| Task directions |
Can you reproduce the data beneath, keeping every line exact?

| Material provided |
⟨
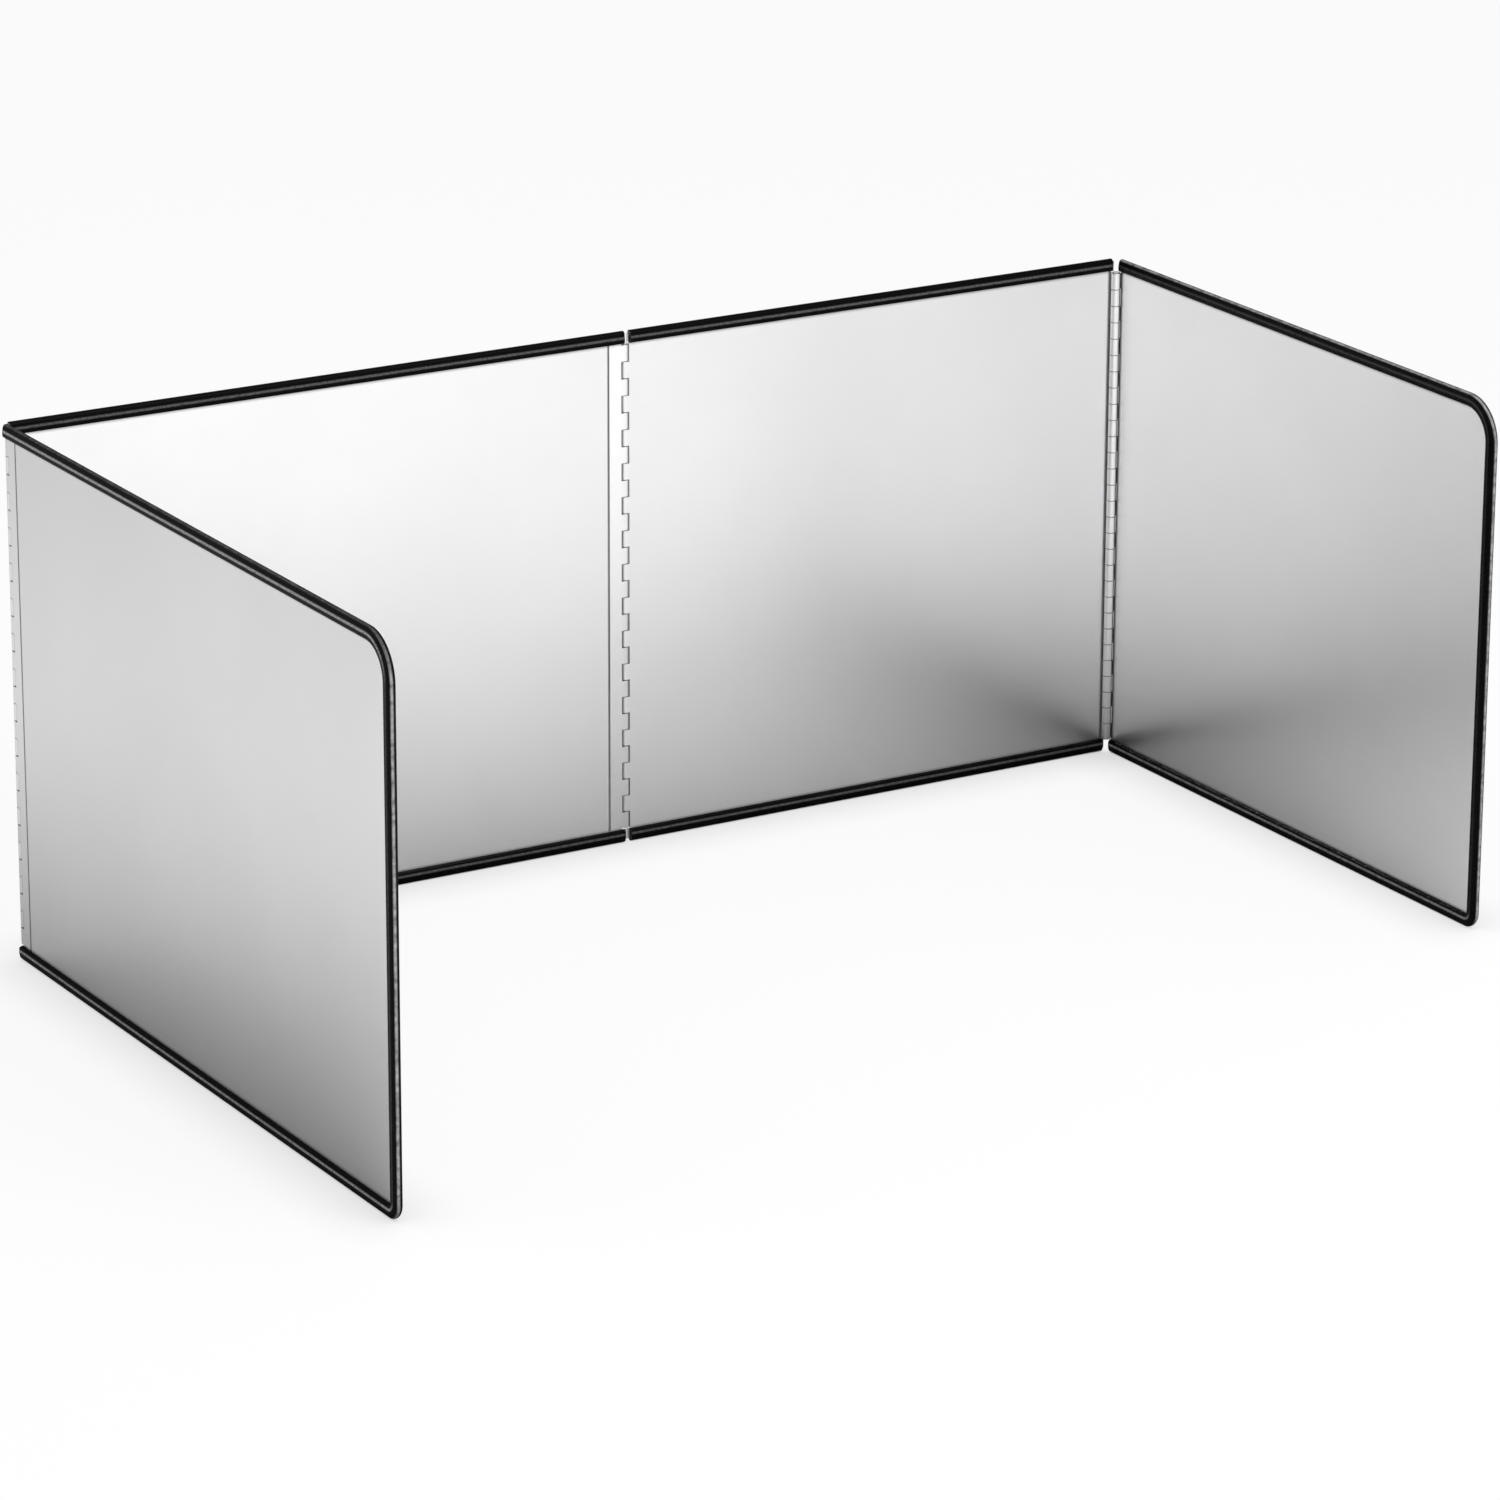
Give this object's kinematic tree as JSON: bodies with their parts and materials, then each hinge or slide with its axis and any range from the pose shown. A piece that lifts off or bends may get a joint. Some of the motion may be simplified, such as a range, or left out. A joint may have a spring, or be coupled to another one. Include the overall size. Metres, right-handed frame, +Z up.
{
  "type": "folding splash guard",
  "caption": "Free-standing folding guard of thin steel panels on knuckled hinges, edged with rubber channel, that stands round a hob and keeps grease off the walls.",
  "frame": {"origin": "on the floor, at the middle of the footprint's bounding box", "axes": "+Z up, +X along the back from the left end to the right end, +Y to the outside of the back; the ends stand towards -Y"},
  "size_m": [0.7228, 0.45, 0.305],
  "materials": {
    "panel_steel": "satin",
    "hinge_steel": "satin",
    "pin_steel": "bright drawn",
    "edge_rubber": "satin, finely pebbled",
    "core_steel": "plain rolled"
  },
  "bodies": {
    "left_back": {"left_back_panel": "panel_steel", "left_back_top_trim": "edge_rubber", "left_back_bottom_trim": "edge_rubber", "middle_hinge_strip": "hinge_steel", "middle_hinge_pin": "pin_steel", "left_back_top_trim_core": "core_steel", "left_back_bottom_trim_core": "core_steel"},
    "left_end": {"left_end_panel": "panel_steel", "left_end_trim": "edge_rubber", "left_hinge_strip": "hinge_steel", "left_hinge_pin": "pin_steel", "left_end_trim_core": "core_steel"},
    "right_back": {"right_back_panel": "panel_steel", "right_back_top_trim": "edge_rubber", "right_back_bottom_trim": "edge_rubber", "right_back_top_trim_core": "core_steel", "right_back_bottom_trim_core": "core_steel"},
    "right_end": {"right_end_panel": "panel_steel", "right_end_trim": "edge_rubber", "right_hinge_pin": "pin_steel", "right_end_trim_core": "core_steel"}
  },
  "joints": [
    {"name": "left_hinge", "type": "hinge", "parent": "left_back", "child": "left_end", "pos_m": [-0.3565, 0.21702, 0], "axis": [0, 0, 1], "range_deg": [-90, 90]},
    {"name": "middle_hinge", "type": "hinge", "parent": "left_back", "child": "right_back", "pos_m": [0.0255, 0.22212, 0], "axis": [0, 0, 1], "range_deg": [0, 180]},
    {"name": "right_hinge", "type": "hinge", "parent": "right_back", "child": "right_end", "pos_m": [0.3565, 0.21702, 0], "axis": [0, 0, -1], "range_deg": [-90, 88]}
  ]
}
⟩
| The solution |
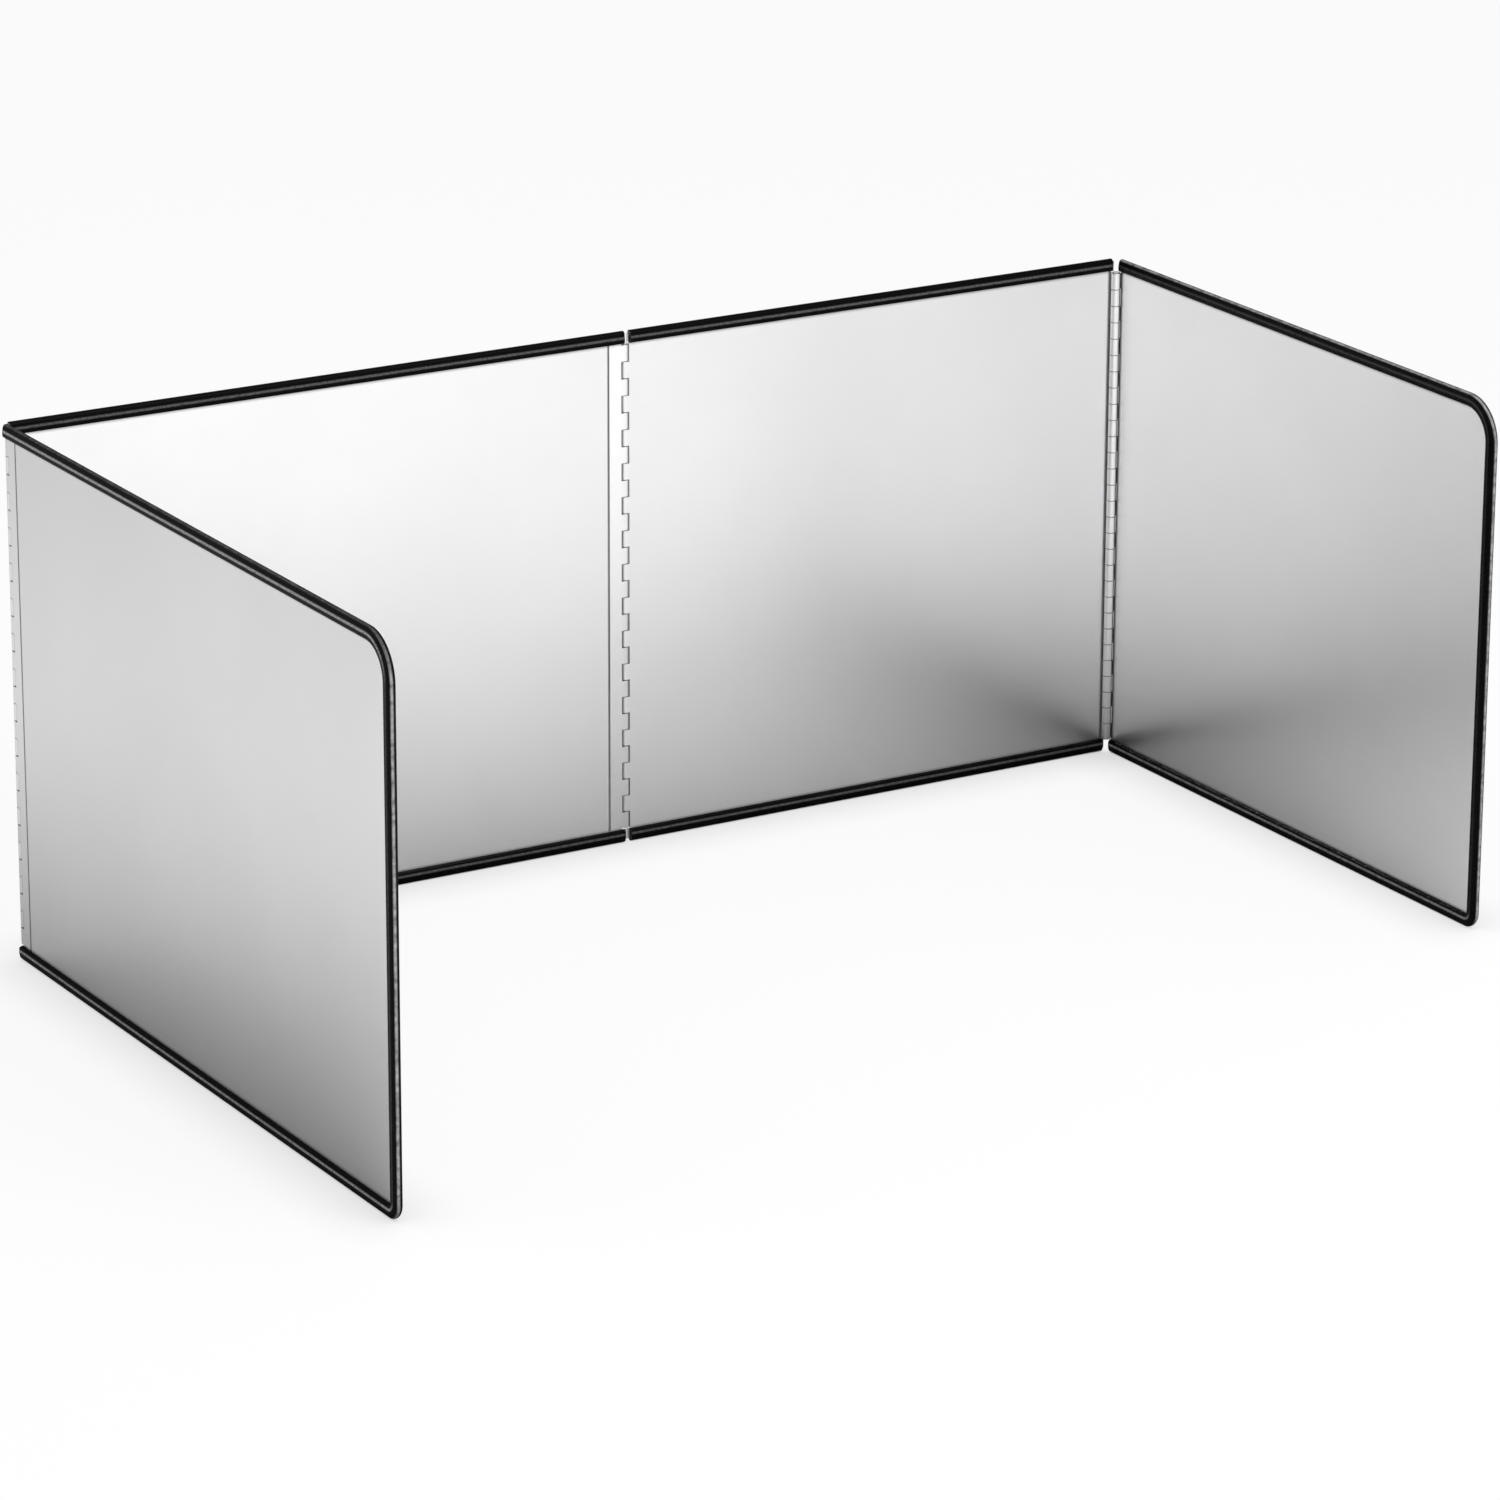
Give this object's kinematic tree as JSON: bodies with their parts and materials, then each hinge or slide with its axis and any range from the pose shown. A piece that lifts off or bends may get a joint. Some of the motion may be simplified, such as a range, or left out. A joint may have a spring, or be coupled to another one. Include the overall size. Metres, right-handed frame, +Z up.
{
  "type": "folding splash guard",
  "caption": "Free-standing folding guard of thin steel panels on knuckled hinges, edged with rubber channel, that stands round a hob and keeps grease off the walls.",
  "frame": {"origin": "on the floor, at the middle of the footprint's bounding box", "axes": "+Z up, +X along the back from the left end to the right end, +Y to the outside of the back; the ends stand towards -Y"},
  "size_m": [0.7228, 0.45, 0.305],
  "materials": {
    "panel_steel": "satin",
    "hinge_steel": "satin",
    "pin_steel": "bright drawn",
    "edge_rubber": "satin, finely pebbled",
    "core_steel": "plain rolled"
  },
  "bodies": {
    "left_back": {"left_back_panel": "panel_steel", "left_back_top_trim": "edge_rubber", "left_back_bottom_trim": "edge_rubber", "middle_hinge_strip": "hinge_steel", "middle_hinge_pin": "pin_steel", "left_back_top_trim_core": "core_steel", "left_back_bottom_trim_core": "core_steel"},
    "left_end": {"left_end_panel": "panel_steel", "left_end_trim": "edge_rubber", "left_hinge_strip": "hinge_steel", "left_hinge_pin": "pin_steel", "left_end_trim_core": "core_steel"},
    "right_back": {"right_back_panel": "panel_steel", "right_back_top_trim": "edge_rubber", "right_back_bottom_trim": "edge_rubber", "right_back_top_trim_core": "core_steel", "right_back_bottom_trim_core": "core_steel"},
    "right_end": {"right_end_panel": "panel_steel", "right_end_trim": "edge_rubber", "right_hinge_pin": "pin_steel", "right_end_trim_core": "core_steel"}
  },
  "joints": [
    {"name": "left_hinge", "type": "hinge", "parent": "left_back", "child": "left_end", "pos_m": [-0.3565, 0.21702, 0], "axis": [0, 0, 1], "range_deg": [-90, 90]},
    {"name": "middle_hinge", "type": "hinge", "parent": "left_back", "child": "right_back", "pos_m": [0.0255, 0.22212, 0], "axis": [0, 0, 1], "range_deg": [0, 180]},
    {"name": "right_hinge", "type": "hinge", "parent": "right_back", "child": "right_end", "pos_m": [0.3565, 0.21702, 0], "axis": [0, 0, -1], "range_deg": [-90, 88]}
  ]
}